Some scholars have a different view of that memorable line.

Marian Schwartz, in the introduction to her 2014 translation of Anna Karenina, criticizes the standard text. She records the line as “All happy families resemble one another; each unhappy family is unhappy in its own way.” The “parallel structure” and “the simplicity on the ear” that Archer and Jockers cherish is less obvious in this variant.

Schwartz writes that “Tolstoy said not that happy families are ‘alike’ (odinukovye) but rather that they ‘resemble’ one another (pokhozhi drug nu druga)”… thereby pointing to “a more complicated opinion about those happy families. ‘Alike’ here is pat, almost dismissive, whereas ‘resemble’ requires additional verbiage (‘one another’) and a more subtle interpretation. Tolstoy’s phrasing is deliberately dense, forcing the reader to pause and introducing nuance….”

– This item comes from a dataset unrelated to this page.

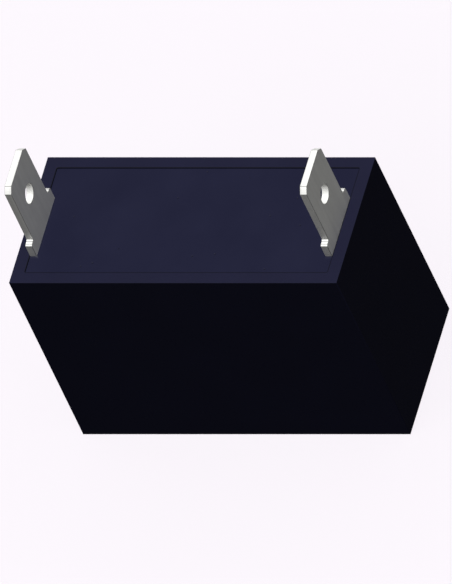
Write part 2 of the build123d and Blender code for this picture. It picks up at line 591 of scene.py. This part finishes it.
def makeCase(plastic):
    # painted shade: a darker copy of the plastic, laid on the strip and the inner rounding beside
    # the mouth, stands in for the shade line of the recess
    paintedShade = mouldedPlastic("paintedShadePlastic", caseEdges["paintedShadeTone"])
    piece = copyNode("case", "caseMoulding", [plastic, paintedShade], (0, 0, 0), (1, 0, 0))
    plasticSlot, paintedShadeSlot = range(2)
    near = caseEdges["near"]

    def inMouth(end):
        return abs(end.x) < resinHigh.x + near and abs(end.y) < resinHigh.y + near

    def atRim(*ends):
        return all(abs(end.z - rimLevel) < near for end in ends)

    def atMouth(*ends):
        return atRim(*ends) and all(inMouth(end) for end in ends)

    def atOutside(*ends):
        return atRim(*ends) and not atMouth(*ends)

    # The square profile leaves the corner where it is and lays a flat strip on each side of it
    segments = caseEdges["segments"]
    # The strip and the inner rounding beside the mouth take the painted shade
    roundEdges(piece, atMouth, caseEdges["paintedShadeStrip"], paintedShadeSlot, segments, profile=1)
    roundEdges(piece, atMouth, caseEdges["innerRim"], paintedShadeSlot, segments)
    roundEdges(piece, atOutside, caseEdges["outerRim"], plasticSlot, segments)
    finishPiece(piece, "case", caseEdges["smoothBelow"])
    print("the case's rim is rounded and stained")


bladeEdges = {
    "width": 0.04 * mm,
    "turnsOver": 20,             # degrees, so that the shoulders' facets get theirs too
    "holeWidth": 0.03 * mm,
    "holeTurnsOver": 60,         # leaves the facets of the hole's wall alone
    "holeFromTip": 4.3 * mm,
    "holeReach": 1.5 * mm,       # from the hole's middle to beyond its edge
    "edgeOn": 0.1,               # the X part of a stamped edge's normal stays under this
    "underResin": 1 * mm,        # how far down the stamped edges keep their finish
    "smoothBelow": 24,
}


def makeBlades(tin):
    sheared, worn = shearedTin(), wornTin()
    tinSlot, wornSlot, shearedSlot = range(3)
    hole = Vector(((bladeLow.y + bladeHigh.y) / 2, bladeHigh.z - bladeEdges["holeFromTip"]))
    shearedFrom = resinLevel - bladeEdges["underResin"]

    def atHole(*ends):
        return all((end.yz - hole).length < bladeEdges["holeReach"] for end in ends)

    def atOutline(*ends):
        return max(end.z for end in ends) > resinLevel and not atHole(*ends)

    for nodeName, pieceName in (("left_terminal", "leftBlade"), ("right_terminal", "rightBlade")):
        piece = copyNode(nodeName, pieceName, [tin, worn, sheared], (0, hole.x, 0), (0, 1, 0))
        for polygon in piece.data.polygons:
            stamped = abs(polygon.normal.x) < bladeEdges["edgeOn"]
            seen = polygon.center.z > shearedFrom
            polygon.material_index = shearedSlot if stamped and seen else tinSlot
        width, turnsOver = bladeEdges["width"], bladeEdges["turnsOver"]
        holeWidth, holeTurnsOver = bladeEdges["holeWidth"], bladeEdges["holeTurnsOver"]
        roundEdges(piece, atHole, holeWidth, wornSlot, turnsOver=holeTurnsOver)
        roundEdges(piece, atOutline, width, wornSlot, turnsOver=turnsOver)
        finishPiece(piece, nodeName, bladeEdges["smoothBelow"])
    print("the blades' edges are rounded and worn")


resinSkin = {
    "thickness": 0.05 * mm,
    "lift": 0.004 * mm,          # lowest part of its top, above the block of resin
    "ripple": 0.006 * mm,
    "rippleLength": 5 * mm,
    "wallClimb": 0.015 * mm,     # where it wets the case
    "bladeClimb": 0.10 * mm,     # and the blades
    "reach": 0.16 * mm,          # distance over which the climb dies away
    "spacing": 1.2 * mm,
    "closeLines": (              # more lines at these distances from the walls and the blades
        0.04 * mm,
        0.09 * mm,
        0.16 * mm,
        0.28 * mm,
        0.5 * mm,
        0.8 * mm,
    ),
    "margin": 0.01 * mm,         # no line comes nearer to the outline
    "smoothBelow": 80,
}


def distanceToBlade(x, y):
    inwards = max(bladeInnerFace - abs(x), 0)
    sideways = max(bladeLow.y - y, y - bladeHigh.y, 0)
    return math.hypot(inwards, sideways)


def resinHeight(x, y):
    reach = resinSkin["reach"]
    wall = min(resinHigh.x - abs(x), resinHigh.y - abs(y))
    wallClimb = resinSkin["wallClimb"] * math.exp(-wall / reach)
    bladeClimb = resinSkin["bladeClimb"] * math.exp(-distanceToBlade(x, y) / reach)
    place = Vector((x, y, 0)) / resinSkin["rippleLength"]
    ripple = resinSkin["ripple"] * (0.5 + 0.5 * noise.noise(place))
    return resinLevel + resinSkin["lift"] + ripple + max(wallClimb, bladeClimb)


# Even lines, and close ones beside each stop on the side where the resin lies. Rounding to a
# micrometre drops lines that come twice
def linesAcross(low, high, stops):
    spacing, margin = resinSkin["spacing"], resinSkin["margin"]
    lines = {round(low + i * spacing, 6) for i in range(1, int((high - low) / spacing) + 1)}
    for stop, side in stops:
        lines.add(round(stop, 6))
        lines.update(round(stop + side * step, 6) for step in resinSkin["closeLines"])
    return sorted(line for line in lines if low + margin < line < high - margin)


def cutAcross(axis, lines):
    for line in lines:
        point = [0, 0, 0]
        normal = [0, 0, 0]
        point[axis] = line
        normal[axis] = 1
        bpy.ops.mesh.select_all(action="SELECT")
        bpy.ops.mesh.bisect(plane_co=point, plane_no=normal, threshold=cleaning["cutWithin"])


def makeResinSkin(resin):
    low, high = resinLow, resinHigh
    thickness = resinSkin["thickness"]
    middle = ((low.x + high.x) / 2, (low.y + high.y) / 2, resinLevel - thickness / 2)
    size = (high.x - low.x, high.y - low.y, thickness)
    bpy.ops.object.select_all(action="DESELECT")
    bpy.ops.mesh.primitive_cube_add(size=1, location=middle, scale=size)
    piece = bpy.context.active_object
    piece.name = "resinSurface"
    bpy.ops.object.transform_apply(location=True, rotation=False, scale=True)
    alongStops = [(low.x, 1), (high.x, -1), (bladeInnerFace, -1), (-bladeInnerFace, 1)]
    acrossStops = [(low.y, 1), (high.y, -1), (bladeLow.y, -1), (bladeHigh.y, 1)]
    bpy.ops.object.mode_set(mode="EDIT")
    cutAcross(0, linesAcross(low.x, high.x, alongStops))
    cutAcross(1, linesAcross(low.y, high.y, acrossStops))
    bpy.ops.object.mode_set(mode="OBJECT")
    for vertex in piece.data.vertices:
        if vertex.co.z > resinLevel - thickness / 2:
            vertex.co.z = resinHeight(vertex.co.x, vertex.co.y)
    piece.data.materials.append(resin)
    finishPiece(piece, None, resinSkin["smoothBelow"])
    print("the resin's surface is shaped:", len(piece.data.polygons), "faces")


bpy.context.scene.view_settings.view_transform = "Standard"
addCamera()
addRoom()
addLamp()
print("camera and lights are set")
addFloor()
plastic, resin, tin = mouldedPlastic(), pottingResin(), tinPlate()
makeCase(plastic)
makeBlades(tin)
makeResinSkin(resin)

film = sealedFinish("metallisedFilm", filmLook)
wrap = sealedFinish("wrapFilm", wrapLook)
zinc = sealedFinish("sprayedZinc", zincLook)
solder = solderFinish()
nodeFinishes = {
    "case": plastic,
    "potting": resin,
    "left_terminal": tin,
    "right_terminal": tin,
    "film_winding": film,
    "winding_wrap": wrap,
    "left_end_spray": zinc,
    "right_end_spray": zinc,
    "left_solder": solder,
    "right_solder": solder,
}
for nodeName, finish in nodeFinishes.items():
    nodes[nodeName].material_slots[0].material = finish
print("every piece has its finish")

Angels dancing on the head of a pin, perhaps, but indicative of the complexity of using computers to analyze creative content. Translation is a science and an art. The nuances between the two approaches to translating Tolstoy’s famous opening sentence may not be apparent to Archer and Jockers’ algorithms. I wonder whether their system would have rated Anna Karenina as highly if it had been fed the second translation.

Not unrelated: The accuracy of Google’s translation software is improving rapidly with the application of machine learning. Google has switched from what was called Phrase-Based Machine Translation (PBMT) to Google Neural Machine Translation (GNMT), described in a recent blog post. Notwithstanding, Google’s take on the Russian original yields the standard translation that Schwartz scorns.

The Bestseller Code brings the still-new sciences of “text mining”, “machine learning”, “natural language processing” and more to the core tasks of writing and publishing. Where all of this will lead, I can’t say. But I’m looking forward to the ride.